→ WORK INSTRUCTIONS
Repeat everything from the line holding "core = extruded(core_outline)" to the line holding "for node in", inclusive, exactly. Leave out the rest.
▬▬▬▬▬▬
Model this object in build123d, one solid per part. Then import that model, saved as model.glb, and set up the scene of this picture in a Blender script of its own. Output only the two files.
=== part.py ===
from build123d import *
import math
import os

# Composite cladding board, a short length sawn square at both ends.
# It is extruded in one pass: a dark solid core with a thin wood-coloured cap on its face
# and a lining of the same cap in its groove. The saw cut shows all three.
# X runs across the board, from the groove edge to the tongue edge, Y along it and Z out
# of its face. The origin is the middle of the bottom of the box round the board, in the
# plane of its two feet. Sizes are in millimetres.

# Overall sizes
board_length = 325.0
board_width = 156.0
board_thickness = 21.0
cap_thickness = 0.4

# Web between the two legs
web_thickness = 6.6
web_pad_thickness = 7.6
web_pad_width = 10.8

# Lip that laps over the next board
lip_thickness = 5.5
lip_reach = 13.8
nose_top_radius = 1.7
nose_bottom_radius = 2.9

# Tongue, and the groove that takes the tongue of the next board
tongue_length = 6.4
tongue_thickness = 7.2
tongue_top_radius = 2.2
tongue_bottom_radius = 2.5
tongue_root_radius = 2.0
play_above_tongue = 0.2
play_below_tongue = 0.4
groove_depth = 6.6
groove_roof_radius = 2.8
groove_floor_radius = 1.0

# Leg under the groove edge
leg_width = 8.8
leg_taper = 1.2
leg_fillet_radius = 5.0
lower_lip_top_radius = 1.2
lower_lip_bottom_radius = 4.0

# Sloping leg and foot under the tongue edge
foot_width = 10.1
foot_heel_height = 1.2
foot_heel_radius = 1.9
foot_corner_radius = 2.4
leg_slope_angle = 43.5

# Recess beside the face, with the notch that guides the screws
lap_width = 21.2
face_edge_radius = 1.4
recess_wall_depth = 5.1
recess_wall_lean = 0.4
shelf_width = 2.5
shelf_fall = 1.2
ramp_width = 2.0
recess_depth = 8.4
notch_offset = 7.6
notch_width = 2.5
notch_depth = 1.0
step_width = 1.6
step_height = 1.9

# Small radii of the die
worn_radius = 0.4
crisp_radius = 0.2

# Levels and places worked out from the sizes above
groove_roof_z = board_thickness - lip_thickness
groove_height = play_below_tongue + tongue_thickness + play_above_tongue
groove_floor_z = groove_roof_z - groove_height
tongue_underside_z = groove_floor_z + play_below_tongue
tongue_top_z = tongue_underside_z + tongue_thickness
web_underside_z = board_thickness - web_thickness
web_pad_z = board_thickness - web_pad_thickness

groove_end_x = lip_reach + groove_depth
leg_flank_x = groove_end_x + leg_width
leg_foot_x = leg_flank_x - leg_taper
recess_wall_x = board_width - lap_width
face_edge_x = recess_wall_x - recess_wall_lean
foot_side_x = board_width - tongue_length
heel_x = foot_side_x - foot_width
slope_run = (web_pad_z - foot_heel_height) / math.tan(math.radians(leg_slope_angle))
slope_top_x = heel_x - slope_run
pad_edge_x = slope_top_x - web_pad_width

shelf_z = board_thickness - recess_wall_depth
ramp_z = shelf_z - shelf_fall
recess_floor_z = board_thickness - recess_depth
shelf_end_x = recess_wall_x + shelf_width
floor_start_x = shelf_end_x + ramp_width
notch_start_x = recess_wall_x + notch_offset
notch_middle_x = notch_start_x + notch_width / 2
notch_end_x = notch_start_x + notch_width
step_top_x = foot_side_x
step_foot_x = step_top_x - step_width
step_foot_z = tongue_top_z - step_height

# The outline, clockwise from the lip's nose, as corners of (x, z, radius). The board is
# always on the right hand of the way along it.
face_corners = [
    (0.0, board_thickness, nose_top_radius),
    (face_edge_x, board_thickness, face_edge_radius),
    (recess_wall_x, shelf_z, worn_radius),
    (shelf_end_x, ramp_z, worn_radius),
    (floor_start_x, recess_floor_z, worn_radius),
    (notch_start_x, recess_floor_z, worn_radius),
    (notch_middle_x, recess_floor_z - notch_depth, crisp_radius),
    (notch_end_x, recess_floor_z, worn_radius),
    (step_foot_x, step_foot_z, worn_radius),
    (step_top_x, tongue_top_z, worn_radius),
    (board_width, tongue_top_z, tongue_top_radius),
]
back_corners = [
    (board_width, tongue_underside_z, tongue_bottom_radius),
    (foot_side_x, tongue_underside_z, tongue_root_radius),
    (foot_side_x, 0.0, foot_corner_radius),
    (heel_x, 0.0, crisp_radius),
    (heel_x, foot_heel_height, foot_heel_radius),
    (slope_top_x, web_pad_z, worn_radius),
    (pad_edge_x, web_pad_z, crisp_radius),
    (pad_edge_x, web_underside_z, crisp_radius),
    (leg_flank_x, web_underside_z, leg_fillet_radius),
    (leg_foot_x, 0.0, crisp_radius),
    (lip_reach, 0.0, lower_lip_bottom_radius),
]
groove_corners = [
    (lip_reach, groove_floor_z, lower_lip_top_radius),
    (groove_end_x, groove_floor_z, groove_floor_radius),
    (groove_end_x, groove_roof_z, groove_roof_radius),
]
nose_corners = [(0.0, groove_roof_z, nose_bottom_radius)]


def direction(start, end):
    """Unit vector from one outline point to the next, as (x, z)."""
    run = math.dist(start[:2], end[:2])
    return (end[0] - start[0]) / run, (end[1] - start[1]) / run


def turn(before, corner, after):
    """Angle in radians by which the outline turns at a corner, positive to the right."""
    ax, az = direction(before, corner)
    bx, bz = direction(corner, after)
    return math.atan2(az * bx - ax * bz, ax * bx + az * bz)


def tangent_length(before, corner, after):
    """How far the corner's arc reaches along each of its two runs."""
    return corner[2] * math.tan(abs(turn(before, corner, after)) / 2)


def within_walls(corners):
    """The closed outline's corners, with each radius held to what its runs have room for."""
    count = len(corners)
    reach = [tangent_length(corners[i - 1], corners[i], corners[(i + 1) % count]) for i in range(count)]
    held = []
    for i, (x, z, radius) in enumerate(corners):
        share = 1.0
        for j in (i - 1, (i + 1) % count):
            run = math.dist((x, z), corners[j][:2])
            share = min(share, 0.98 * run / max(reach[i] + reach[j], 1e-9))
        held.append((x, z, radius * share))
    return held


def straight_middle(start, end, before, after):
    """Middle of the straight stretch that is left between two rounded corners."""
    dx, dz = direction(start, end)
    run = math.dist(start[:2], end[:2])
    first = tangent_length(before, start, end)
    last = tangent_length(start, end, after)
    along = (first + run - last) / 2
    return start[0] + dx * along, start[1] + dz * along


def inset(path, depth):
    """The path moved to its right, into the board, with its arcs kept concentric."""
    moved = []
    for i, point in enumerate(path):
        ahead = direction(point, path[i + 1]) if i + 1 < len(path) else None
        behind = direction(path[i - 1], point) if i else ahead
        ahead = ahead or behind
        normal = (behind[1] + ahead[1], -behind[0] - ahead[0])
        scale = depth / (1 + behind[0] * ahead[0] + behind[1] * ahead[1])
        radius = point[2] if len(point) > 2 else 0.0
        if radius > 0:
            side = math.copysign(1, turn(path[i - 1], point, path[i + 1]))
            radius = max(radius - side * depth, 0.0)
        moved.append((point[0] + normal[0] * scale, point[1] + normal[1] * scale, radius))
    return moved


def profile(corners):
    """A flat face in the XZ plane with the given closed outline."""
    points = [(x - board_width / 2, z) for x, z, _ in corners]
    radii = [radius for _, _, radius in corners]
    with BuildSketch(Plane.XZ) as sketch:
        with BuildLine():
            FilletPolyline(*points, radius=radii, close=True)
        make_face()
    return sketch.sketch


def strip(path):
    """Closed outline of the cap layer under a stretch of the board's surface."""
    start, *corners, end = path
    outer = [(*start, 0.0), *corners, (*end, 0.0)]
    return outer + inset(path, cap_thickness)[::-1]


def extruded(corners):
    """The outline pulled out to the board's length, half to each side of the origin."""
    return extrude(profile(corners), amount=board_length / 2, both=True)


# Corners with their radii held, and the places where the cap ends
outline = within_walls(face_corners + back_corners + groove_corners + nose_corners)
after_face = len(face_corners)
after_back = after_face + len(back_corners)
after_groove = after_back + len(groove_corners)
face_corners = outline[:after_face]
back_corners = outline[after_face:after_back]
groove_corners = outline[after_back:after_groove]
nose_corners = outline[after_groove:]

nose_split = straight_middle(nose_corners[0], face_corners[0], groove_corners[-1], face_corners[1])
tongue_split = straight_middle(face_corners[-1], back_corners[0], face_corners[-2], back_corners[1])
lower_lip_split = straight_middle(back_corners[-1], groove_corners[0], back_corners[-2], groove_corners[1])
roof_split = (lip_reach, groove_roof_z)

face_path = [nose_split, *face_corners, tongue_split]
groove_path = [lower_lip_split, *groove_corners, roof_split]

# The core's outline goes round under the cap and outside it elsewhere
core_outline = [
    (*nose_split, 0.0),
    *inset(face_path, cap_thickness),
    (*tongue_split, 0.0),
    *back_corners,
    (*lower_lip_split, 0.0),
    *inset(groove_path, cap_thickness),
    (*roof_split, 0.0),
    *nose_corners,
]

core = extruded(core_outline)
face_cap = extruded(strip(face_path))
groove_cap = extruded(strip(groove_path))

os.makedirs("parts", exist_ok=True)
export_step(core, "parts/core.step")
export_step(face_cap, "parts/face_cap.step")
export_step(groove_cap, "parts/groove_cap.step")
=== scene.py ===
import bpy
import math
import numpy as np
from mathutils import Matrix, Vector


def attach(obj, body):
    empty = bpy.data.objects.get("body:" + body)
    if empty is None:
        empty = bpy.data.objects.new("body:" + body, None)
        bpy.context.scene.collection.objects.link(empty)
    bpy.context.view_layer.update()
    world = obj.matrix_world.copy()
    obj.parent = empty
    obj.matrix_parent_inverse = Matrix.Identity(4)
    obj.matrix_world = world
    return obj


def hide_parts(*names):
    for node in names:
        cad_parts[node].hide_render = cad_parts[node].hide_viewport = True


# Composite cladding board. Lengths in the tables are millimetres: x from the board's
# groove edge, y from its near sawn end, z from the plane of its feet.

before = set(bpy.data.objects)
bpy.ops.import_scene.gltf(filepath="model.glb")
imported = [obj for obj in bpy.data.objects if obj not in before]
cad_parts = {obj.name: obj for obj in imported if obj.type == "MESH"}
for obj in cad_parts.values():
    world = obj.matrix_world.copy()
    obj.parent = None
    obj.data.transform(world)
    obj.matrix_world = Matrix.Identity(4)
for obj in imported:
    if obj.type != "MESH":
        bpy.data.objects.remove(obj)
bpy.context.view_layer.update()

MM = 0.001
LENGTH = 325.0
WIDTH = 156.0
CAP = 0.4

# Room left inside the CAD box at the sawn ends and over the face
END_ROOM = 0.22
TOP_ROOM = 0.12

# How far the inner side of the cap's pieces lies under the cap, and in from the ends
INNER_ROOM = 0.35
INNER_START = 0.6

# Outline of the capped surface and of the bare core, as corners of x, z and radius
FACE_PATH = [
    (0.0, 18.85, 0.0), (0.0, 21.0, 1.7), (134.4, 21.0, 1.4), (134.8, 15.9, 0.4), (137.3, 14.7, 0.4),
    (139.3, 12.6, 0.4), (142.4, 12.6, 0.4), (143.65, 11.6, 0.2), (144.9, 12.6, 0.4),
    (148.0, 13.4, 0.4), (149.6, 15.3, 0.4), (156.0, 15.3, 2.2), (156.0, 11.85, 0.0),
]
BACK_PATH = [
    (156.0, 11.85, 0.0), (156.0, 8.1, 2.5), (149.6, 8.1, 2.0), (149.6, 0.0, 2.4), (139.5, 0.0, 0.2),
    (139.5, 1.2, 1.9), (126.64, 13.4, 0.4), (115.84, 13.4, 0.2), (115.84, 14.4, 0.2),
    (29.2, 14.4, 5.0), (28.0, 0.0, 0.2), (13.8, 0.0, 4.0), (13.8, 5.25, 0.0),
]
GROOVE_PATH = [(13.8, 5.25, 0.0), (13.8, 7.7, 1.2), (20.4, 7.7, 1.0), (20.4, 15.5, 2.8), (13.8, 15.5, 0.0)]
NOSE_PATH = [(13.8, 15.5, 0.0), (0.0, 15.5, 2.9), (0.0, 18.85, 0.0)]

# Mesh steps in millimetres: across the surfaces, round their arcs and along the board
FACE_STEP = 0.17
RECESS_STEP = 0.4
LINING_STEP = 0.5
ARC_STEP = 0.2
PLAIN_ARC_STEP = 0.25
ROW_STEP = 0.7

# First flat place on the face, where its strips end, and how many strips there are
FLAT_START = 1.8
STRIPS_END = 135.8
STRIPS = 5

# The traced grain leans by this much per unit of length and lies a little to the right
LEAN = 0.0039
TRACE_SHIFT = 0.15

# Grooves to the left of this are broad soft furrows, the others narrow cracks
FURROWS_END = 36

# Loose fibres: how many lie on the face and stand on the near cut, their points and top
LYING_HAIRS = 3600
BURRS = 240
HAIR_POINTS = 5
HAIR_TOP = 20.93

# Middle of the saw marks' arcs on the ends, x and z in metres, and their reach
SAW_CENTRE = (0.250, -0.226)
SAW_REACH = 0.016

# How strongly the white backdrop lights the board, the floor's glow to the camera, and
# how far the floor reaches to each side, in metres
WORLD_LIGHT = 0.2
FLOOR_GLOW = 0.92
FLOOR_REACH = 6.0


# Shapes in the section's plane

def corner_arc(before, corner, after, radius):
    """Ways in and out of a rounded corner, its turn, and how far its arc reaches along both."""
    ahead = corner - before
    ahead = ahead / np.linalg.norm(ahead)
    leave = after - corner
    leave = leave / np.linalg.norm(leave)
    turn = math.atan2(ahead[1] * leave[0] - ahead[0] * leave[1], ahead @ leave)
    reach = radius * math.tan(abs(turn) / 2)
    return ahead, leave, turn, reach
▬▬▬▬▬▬
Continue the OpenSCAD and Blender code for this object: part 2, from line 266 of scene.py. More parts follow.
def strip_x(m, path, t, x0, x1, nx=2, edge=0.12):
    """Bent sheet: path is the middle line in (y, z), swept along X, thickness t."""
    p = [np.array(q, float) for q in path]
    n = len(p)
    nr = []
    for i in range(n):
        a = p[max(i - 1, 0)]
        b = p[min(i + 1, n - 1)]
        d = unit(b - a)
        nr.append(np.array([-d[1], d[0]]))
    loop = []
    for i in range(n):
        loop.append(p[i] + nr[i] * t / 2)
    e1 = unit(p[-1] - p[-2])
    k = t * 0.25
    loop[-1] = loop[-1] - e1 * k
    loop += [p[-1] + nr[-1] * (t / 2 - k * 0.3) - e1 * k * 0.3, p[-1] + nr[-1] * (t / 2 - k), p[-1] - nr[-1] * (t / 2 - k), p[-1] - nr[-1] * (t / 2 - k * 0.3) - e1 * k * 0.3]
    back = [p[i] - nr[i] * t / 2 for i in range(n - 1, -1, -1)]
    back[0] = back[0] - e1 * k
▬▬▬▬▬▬
→ FINISHED ANSWER
core = extruded(core_outline)
face_cap = extruded(strip(face_path))
groove_cap = extruded(strip(groove_path))

os.makedirs("parts", exist_ok=True)
export_step(core, "parts/core.step")
export_step(face_cap, "parts/face_cap.step")
export_step(groove_cap, "parts/groove_cap.step")
=== scene.py ===
import bpy
import math
import numpy as np
from mathutils import Matrix, Vector


def attach(obj, body):
    empty = bpy.data.objects.get("body:" + body)
    if empty is None:
        empty = bpy.data.objects.new("body:" + body, None)
        bpy.context.scene.collection.objects.link(empty)
    bpy.context.view_layer.update()
    world = obj.matrix_world.copy()
    obj.parent = empty
    obj.matrix_parent_inverse = Matrix.Identity(4)
    obj.matrix_world = world
    return obj


def hide_parts(*names):
    for node in names:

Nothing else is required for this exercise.